Hermit: Somebody who spent time in seclusion from the secular world, whether as a monk looking for spiritual enlightenment or a reclusive inventor or artist. You are proficient in Medicine and Religion (presumably from all that contemplation), and your Background feature is one of the weirdest in the game: some kind of "discovery." Exactly what this is supposed to do is maddeningly inexact, and it doesn't have a list of actual benefits like most of the other backgrounds, so much that the book outright admits that you should sit down with your DM and try to figure out what it actually does.
Noble: The upper-crust background, covering all manner of nobles from the militaristic to the foppish. Proficiency in History and Persuasion from your classical education, and your background feature not only gives you some basic social benefits from being privileged, and you can get audiences with local nobles.
Knight: Even moar military nobles. Instead of the noble's many social benefits, you gain three henchmen who can help you do things. They don't fight, and they'll bolt if you treat them like shit (meaning this is theoretically one of the few background features that can be permanently lost, although if that happens your DM is either a dick or you deserve it). But beyond that, they can do a lot of other mundane tasks, and can be given your signet ring and such to grease the wheels for the party.
Outlander: The ranger to the Entertainer's bard, the Outlander is a backwoods country bumpkin who's used to hard living in the wilderness. Offers proficiency in Athletics and Survival, and has a background feature that, unlike the social benefits of others, improves your ability to navigate and lets you feed yourself and up to five people without skill checks required, so long as it's not an area of wasteland where nature's bounty is too scarce to allow that.
Sage: The "went to college" background, meaning you can pick your major.

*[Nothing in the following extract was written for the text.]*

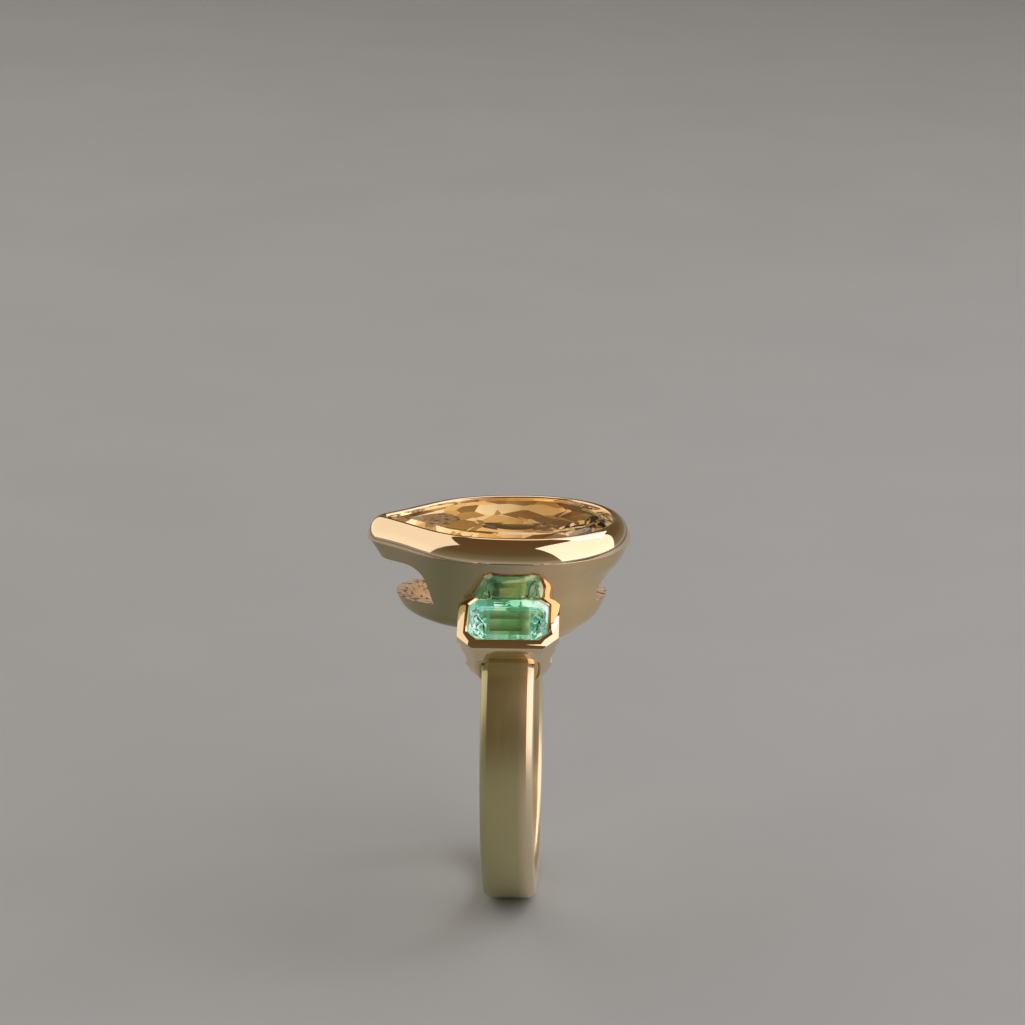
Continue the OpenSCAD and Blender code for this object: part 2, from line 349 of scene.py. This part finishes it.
def cast_gold():
    """Unpolished gold where the windows were pierced: mottled and grainy."""
    mat, tree, shader = new_material("gold_cast")
    shader.inputs["Metallic"].default_value = 0.45
    shader.inputs["Roughness"].default_value = 0.4
    grain = noise(tree, 2600, 3)
    mottle = ramp(tree, grain, [
        (0.38, (0.3, 0.17, 0.12)), (0.46, (0.95, 0.74, 0.62)), (0.6, (1.0, 0.93, 0.86))])
    tree.links.new(mottle, shader.inputs["Base Color"])
    tree.links.new(bump(tree, grain, 0.8, 0.0002), shader.inputs["Normal"])
    return mat


def fire(name, cell, shades, tones, glow):
    """The metal behind a cut stone, patchy with the light that the facets throw on it. It
    gives off light of its own, in place of the sparkle of a real stone."""
    mat, tree, shader = new_material(name)
    shader.inputs["Metallic"].default_value = 1.0
    shader.inputs["Roughness"].default_value = 0.4
    where = tree.nodes.new("ShaderNodeTexCoord")
    cells = tree.nodes.new("ShaderNodeTexVoronoi")
    cells.inputs["Scale"].default_value = cell
    tree.links.new(where.outputs["Object"], cells.inputs["Vector"])
    patch = tree.nodes.new("ShaderNodeSeparateColor")
    tree.links.new(cells.outputs["Color"], patch.inputs["Color"])
    color = multiplied(tree, ramp(tree, patch.outputs["Red"], shades), along_x(tree, tones))
    tree.links.new(color, shader.inputs["Base Color"])
    tree.links.new(color, shader.inputs["Emission Color"])
    shader.inputs["Emission Strength"].default_value = glow
    tree.links.new(bump(tree, noise(tree, 900, 3), 0.3, 0.0002), shader.inputs["Normal"])
    return mat


def gem(name, tint, edge_tint, body, density, ior, flaw_scale):
    """A cut stone: clear glass whose body takes its colour by depth, with faint zones of
    colour and a few scuffs."""
    mat, tree, shader = new_material(name)
    shader.inputs["Transmission Weight"].default_value = 1.0
    shader.inputs["IOR"].default_value = ior
    zones = ramp(tree, noise(tree, flaw_scale, 5, (1, 1, 0.4)), [(0.4, tint), (0.68, edge_tint)])
    tree.links.new(zones, shader.inputs["Base Color"])
    scuffs = ramp(tree, noise(tree, 2600, 6), [(0.6, (0.0, 0.0, 0.0)), (0.8, (0.05, 0.05, 0.05))])
    tree.links.new(scuffs, shader.inputs["Roughness"])
    absorb = tree.nodes.new("ShaderNodeVolumeAbsorption")
    absorb.inputs["Color"].default_value = (*body, 1)
    absorb.inputs["Density"].default_value = density
    tree.links.new(absorb.outputs["Volume"], tree.nodes["Material Output"].inputs["Volume"])
    return mat


GOLD = gold("gold_polished", (0.03, 0.08), [(-9, (0.93, 0.76, 0.54)), (7, (0.96, 0.77, 0.55))])
# Painted light and shade: the bowl wall's tones darken to olive towards the tip and turn warm and
# bright towards the round end, on the lit side.
GOLD_WALL_PAINTED_LIGHT = gold("gold_wall", (0.06, 0.12), [
    (-7, (0.5, 0.42, 0.26)), (-4.5, (0.36, 0.34, 0.19)), (-3.5, (0.4, 0.37, 0.21)),
    (0, (0.6, 0.49, 0.33)), (2.5, (0.95, 0.7, 0.44)), (4.3, (1.0, 0.76, 0.45)),
    (7, (0.82, 0.62, 0.38))], wobble=0.03)
# Painted reflection and highlight: the band's tones are olive across its middle and pale and
# bright towards its edge at +X.
GOLD_BAND_PAINTED_LIGHT = gold("gold_band", (0.34, 0.38), [
    (-1.8, (0.56, 0.54, 0.38)), (-1.2, (0.55, 0.5, 0.27)), (0.7, (0.59, 0.53, 0.29)),
    (1.3, (0.9, 0.74, 0.5)), (1.8, (1.0, 0.88, 0.66))], stretch=(4, 0.25, 0.25),
    wobble=0.005, lines=0.002)
GOLD_CAST = cast_gold()
# Painted highlight: the faces cut by the collets' openings are near white and barely metallic, so
# they show as white slivers.
GOLD_OPENING_PAINTED_HIGHLIGHT = gold("gold_opening", (0.5, 0.6), [
    (-4, (1.0, 0.96, 0.9)), (4, (1.0, 0.96, 0.9))], metallic=0.2)
PEAR_FIRE = fire("pear_fire", 620, [
    (0.0, (0.08, 0.05, 0.02)), (0.25, (0.3, 0.19, 0.07)), (0.5, (0.66, 0.46, 0.19)),
    (0.7, (0.88, 0.68, 0.36)), (0.82, (1.0, 0.95, 0.8))], [
    (-9, (0.2, 0.15, 0.09)), (-6.4, (0.3, 0.22, 0.13)), (-5.4, (1.0, 0.94, 0.82)),
    (-2.5, (0.95, 0.88, 0.75)), (-0.5, (0.85, 0.76, 0.6)), (0.8, (0.55, 0.4, 0.22)),
    (2.8, (0.5, 0.36, 0.18)), (3.4, (0.95, 0.62, 0.3)), (4.2, (0.75, 0.92, 0.82)),
    (7, (0.8, 0.95, 0.9))], 0.85)
GREEN_FIRE = fire("green_fire", 1500, [
    (0.0, (0.06, 0.2, 0.12)), (0.4, (0.25, 0.52, 0.38)), (0.7, (0.66, 0.92, 0.8)),
    (0.85, (1.0, 1.0, 0.95))], [
    (-2.6, (0.55, 0.68, 0.75)), (-1.2, (0.66, 0.82, 0.85)), (-0.4, (0.74, 0.94, 0.8)),
    (0.8, (0.84, 1.0, 0.86)), (2.6, (0.8, 0.82, 0.95))], 0.76)
CITRINE = gem("citrine", (1.0, 0.93, 0.8), (0.98, 0.82, 0.6), (0.95, 0.75, 0.42), 60, 1.55, 260)
GREEN = gem("green_stone", (0.88, 1.0, 0.96), (0.7, 0.95, 0.84), (0.5, 0.9, 0.76), 60, 1.58, 900)


# ---- cut stones ----


def cut_stone(outline, low, high, facets):
    """Grinds flat facets on a prism. Each facet is a point on its plane and a normal."""
    n = len(outline)
    points = [(x, y, low) for x, y in outline] + [(x, y, high) for x, y in outline]
    faces = [tuple(range(n)), tuple(range(n, 2 * n))]
    faces += [(k, (k + 1) % n, n + (k + 1) % n, n + k) for k in range(n)]
    bm = mesh_from(points, faces)
    for place, normal in facets:
        made = bmesh.ops.bisect_plane(
            bm, geom=bm.verts[:] + bm.edges[:] + bm.faces[:], dist=1e-5,
            plane_co=place, plane_no=normal, clear_outer=True)
        rim = [e for e in made["geom_cut"] if isinstance(e, bmesh.types.BMEdge)]
        if rim:
            bmesh.ops.contextual_create(bm, geom=rim)
    bmesh.ops.dissolve_limit(bm, angle_limit=0.002, verts=bm.verts[:], edges=bm.edges[:])
    return bm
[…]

You're proficient in Arcana and History, and your background feature gives you the ability to recall where, exactly, you can go to try to unearth information you might need, though it notes that this power can sometimes just tell you "I 'unno, lol." Most DMs will, hopefully, not screw you out of your background's big feature unless you try to ask for the secrets of the cosmos or something.
Sailor: Just what it sounds like. Offers proficiency in navigator's tools and water vehicles along with Perception and Athletics. Your background feature lets you easily secure passage for your party during sea travel via your waterside connections, though doing so means that you'll have to help out along the way.
Pirate: The obvious sailor variant. Instead of the sailor's background feature, you've got a reputation, deserved or not, as a mean son-of-a-bitch, meaning that you can get away with some minor criminal offenses, like breaking down doors or skipping out on your tavern bill, because people are too scared of you to confront you or to call the cops.
Soldier: Hoo-hah. Another beautiful day outside of this man's army. You're proficient in Athletics and Intimidation, and you still have your old military rank, meaning you can throw some orders around and lower-ranking people will obey, you can temporarily requisition supplies like horses and carts, and you can usually get access to friendly military fortresses and checkpoints.
Urchin: It's a hard knock life. You grew up on the mean streets, and to get by you got proficient with Stealth, Sleight of Hand, and thieves' tools. You also have a cute pet mouse and a memento of your poor dead, dead parents, because dawww. Your background feature lets you easily navigate urban environments, moving through them twice as fast as normal out of combat.
The image at the top is nice, but there is one problem I have with it:
Strengh, dex and so on are attributes ( which are called abilities in 5E to add confusion), not skills.
For 5E the image should replace the term "skills" with "abilities" or change it to "athletics lets you crush tomatoes, acrobatics lets you dodge tomatoes, . . ." and so on.